In the meantime, members of Berks County's delegation to the state Legislature weighed in with their reaction to the state budget.

"We are dealing with a limited number of hard-earned tax dollars. When presented with the option to cut spending or increase taxes, the people I represent overwhelmingly told me not to raise their taxes. This budget reflects that opinion," said Senator David Argall, R-29th District, who voted in favor of the budget.


"This budget is a disappointment. It's a disappointment for our public schools, it's a disappointment to the hundreds of thousands of people waiting for health insurance and it's a disappointment for the citizens of this Commonwealth who go to work every day and barely make ends meet," said Representative Tom Caltagirone, D-Berks County, who voted against the budget. "Pennsylvania citizens need to come first. It is not the working class, students or seniors on fixed incomes that are protected under this budget. I have always worked across party lines and believe compromise usually produces the best results for the people of Pennsylvania. Unfortunately, this budget is nothing more than one-time-fixes and a Band-Aid approach to budgeting. If you ran your house like this, the walls would be crumbling."


"This budget invests in the core functions of government while bringing spending under control to protect taxpayers," said Representative Jim Cox, who voted in favor of the budget. We've seen a slowdown in revenues, which left a significant hole in the state's finances. Instead of looking to taxpayers to hand over more money, we were able to use some outside-the-box thinking to fund the budget. At a time when the government in Washington, D.C., is suffering from gridlock, we were able to work together in the Pennsylvania Capitol to deliver a budget for the people of Pennsylvania."


"This new state budget rightfully prioritizes education spending, by investing a record-setting level toward schools at all levels – prekindergarten, primary, secondary, special, higher and vocational-technical," said Representative Gary Day, R-Berks/Lehigh counties, who voted in favor of the budget. "Education still encompasses the second largest chunk of state spending and shows our commitment to ensuring that our children receive the highest-quality instruction that we can provide."


"It is a plus that we are funding state spending with currently available resources and no new taxes or borrowing," said Representative Mark Gillen, R-Berks County, who voted in favor of the budget. "I was gratified to see the additional funding for special education after six years without an increase. The robust funding increase for the Pre-K Counts program is an early childhood education priority supported by this budget."


"This is my third budget vote since arriving in the Legislature, and for the third time in a row, I am pleased announce that we have passed an on-time, balanced budget that contains no tax increases. We were able to do so by focusing on the core functions of state government and clearly identifying our top priorities," said Representative Ryan Mackenzie, R-Berks/Lehigh counties. "This budget invests $10.5 billion in K-12 education – a record level of state funding.
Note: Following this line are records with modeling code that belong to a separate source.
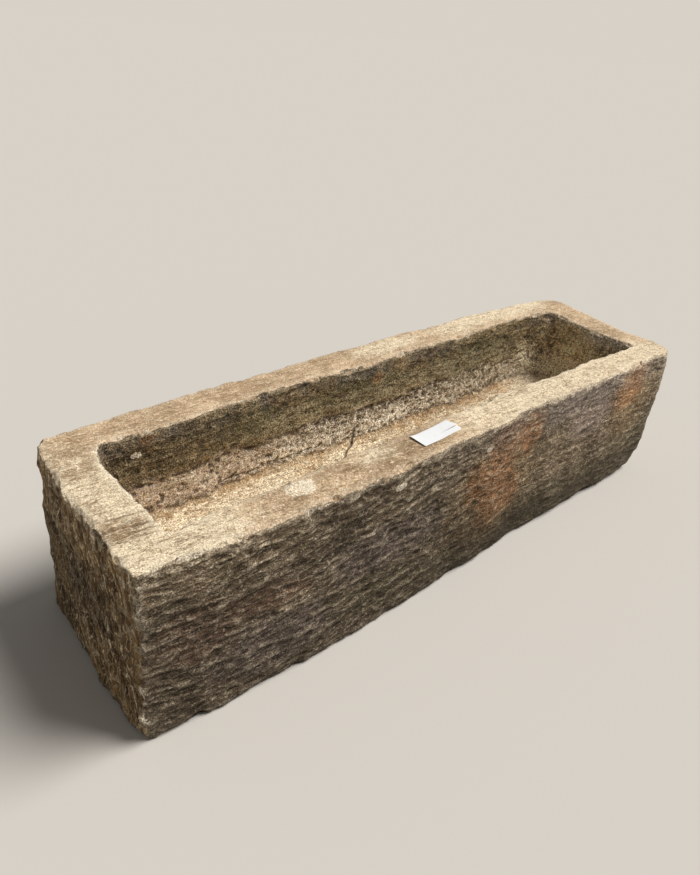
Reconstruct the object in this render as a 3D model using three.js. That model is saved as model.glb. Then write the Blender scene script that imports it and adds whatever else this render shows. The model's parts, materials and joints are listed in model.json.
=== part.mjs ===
// A stone trough planter, hewn from one block, with a blank paper tag on its front rim.
// Millimetres. X runs along the trough to the right, Y from the front to the back, Z up.
// The origin is on the ground, at the centre of the block's foot.

import * as THREE from "three";

// The block's outside
const length = 1600;
const width = 434;
const height = 390;
const cornerRadius = 24;
const footRound = 13;
const rimRound = 5;

// How far the hewn sides swell or hollow from straight lines
const sideBow = 40;
const endBow = 30;
const leftLean = 15;
const rightBarrel = 20;

// The cavity
const rimFront = 77;
const rimRear = 60;
const rimLeft = 88;
const rimRight = 95;
const cavityDepth = 190;
const wallBatter = 32;
const lipCorner = 20;
const floorCorner = 52;
const lipBow = 10;
const lipRound = 5;
const floorRound = 22;

// The mason's unevenness: broad hollows and tool courses in the walls, and wear on the rim
const hewnPitch = 260;
const hewnDepth = 3.5;
const coursePitch = 110;
const courseDepth = 3.2;
const wearPitch = 310;
const wearDepth = 4;

// The paper tag
const tagLength = 121;
const tagWidth = 44;
const tagThick = 0.5;
const tagGap = 0.3;
const tagFlatReach = 30;
const tagTurn = THREE.MathUtils.degToRad(3.8);
const tagPlaceShare = -0.073;
const tagAcrossShare = 0.55;

// Colours
const stoneColour = 0x8b7a66;
const paperColour = 0xeeece6;

// How finely the block is divided
const longSteps = 48;
const shortSteps = 13;
const cornerSteps = 4;
const roundSteps = 3;
const wallRows = 18;
const rimRows = 3;
const cavityRows = 8;

// Shares of a bow along a side, evenly spaced from its left or front end to the other
const frontBowShares = [-0.1, 0.3, 0.45, 0.4, 0.25, 0.0, 0.1, 0.1, 0.15];
const rearBowShares = [0.45, 0.7, 0.8, 0.95, 1.0, 0.95, 1.0, 0.75, 0.25];
const leftBowShares = [-0.15, 0.05, 0.2, 0.2, 0.15, 0.05, -0.15];
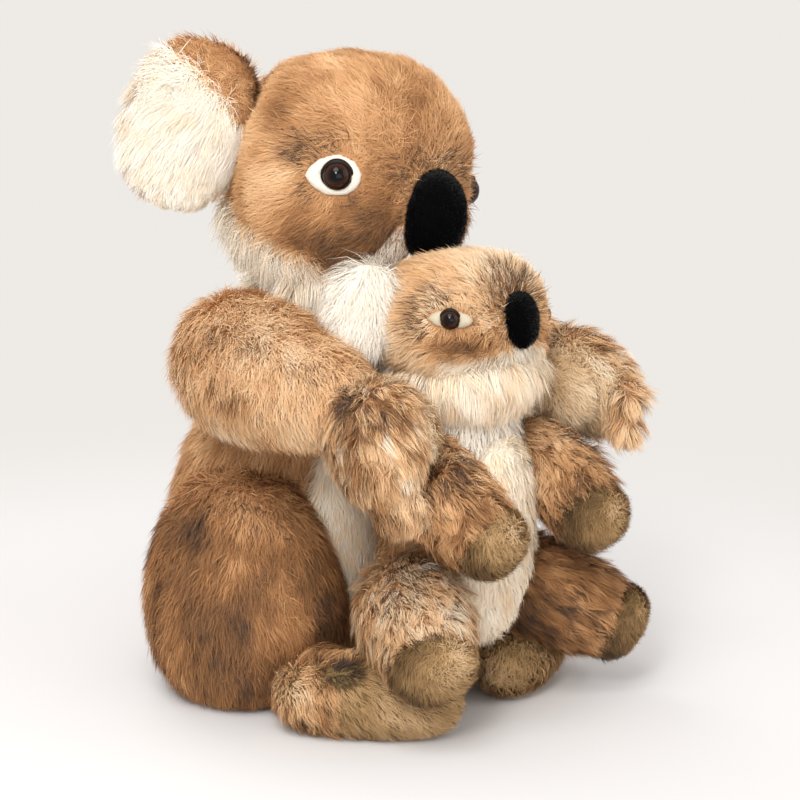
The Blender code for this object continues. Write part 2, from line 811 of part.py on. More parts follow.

This represents an increase of $314 million over last year. Special education has been increased by $20 million, the first increase for such programs in six years, and pre-kindergarten programs saw a boost of $10 million."


"Despite this challenging budget, we were able to pass an on-time, fiscally responsible spending plan that prioritizes the needs of the people of this Commonwealth," said Representative David Maloney, R-Berks County, who voted in favor of the budget. "Not only is more money than ever in state money in Pennsylvania's history going to education, but we also included a $1.4 billion line item for our state pensions that was sorely needed due to decisions made by previous administrations."


"This budget is based on smoke and mirrors," said Representative Mark Rozzi, D-Berks County, who voted against the budget. "The sources of income are simply not there. The Corbett administration based the budget on unsustainable, one-time revenue sources including fund transfers and administrative adjustments that will likely leave Pennsylvania in an even larger hole come January. I could not support the drastically irresponsible estimates and shortcomings."


"We have worked hard in Harrisburg to help Republicans and Gov. Tom Corbett understand that Pennsylvania is deeper in its financial quagmire because of the policies of the past four years," said Senator Judy Schwank, D-11th District, who voted against the budget. "Billions of dollars are being squandered by the commonwealth. This should be money we can invest with to offset education funding shortfalls that schools districts continue to pass on to local taxpayers through higher property taxes."